Arun Solomon, GM technical fellow, is a member of the US DRIVE Advanced Combustion and Emission Control Tech Team and past co-chair. Solomon led a two-year effort to survey and recommend fuel properties for spark ignition, compression ignition and low-temperature combustion. The results were shared with the U.S. DRIVE Fuels Working Group, which is discussing implementation of recommended spark-ignition fuel properties with the government and oil companies. He also presented the spark-ignition results at an SAE panel and developed a slide deck to be used in testimony to the U.S. Congress by USCAR on the U.S. Department of Energy (DOE) Co-Optima Program. Solomon also described this position at Co-Optima listening meetings, helping to align their goals and timeframes with industry objectives.
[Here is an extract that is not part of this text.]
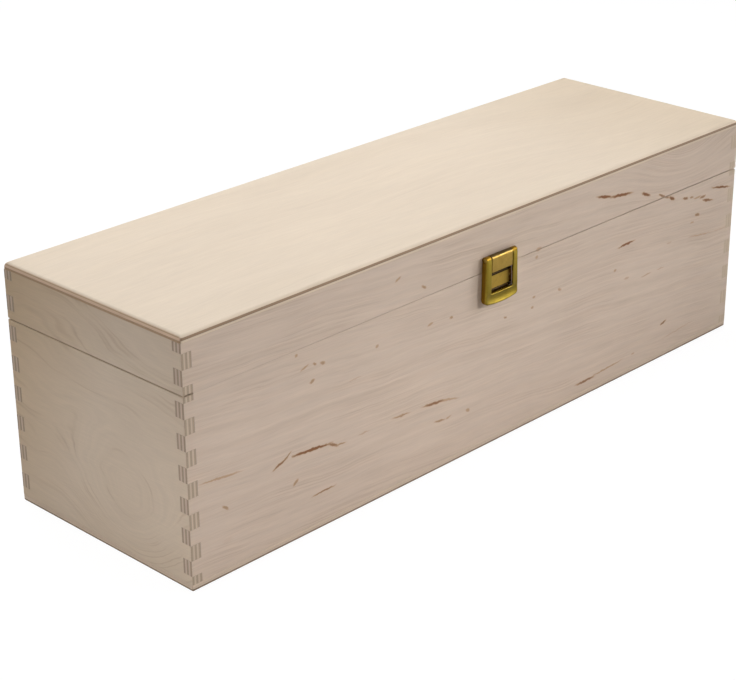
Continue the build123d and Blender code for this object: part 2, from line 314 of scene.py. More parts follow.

Mike Veenstra, Ford hydrogen storage technical expert, is co-chair of the U.S. DRIVE Hydrogen Storage Tech Team. Veenstra was instrumental in rewriting the U.S. DRIVE (Driving Research and Innovation for Vehicle efficiency and Energy sustainability) Hydrogen Storage Tech Team’s Target Explanation document, which had not been updated since 2009. He led the evaluation of more than 20 existing hydrogen storage targets against current state-of-the-art fuel cell Electric Vehicles (EV), and wrote several sections explaining the rationale and justification of the existing targets to the research community. Veenstra also took the initiative to join the U.S. DRIVE Fuel Pathway Integration Tech Team to provide that team with a needed automotive presence. As part of this effort, he helped provide the vision for a cross-cutting taskforce formed to evaluate the interface between the hydrogen storage and delivery systems.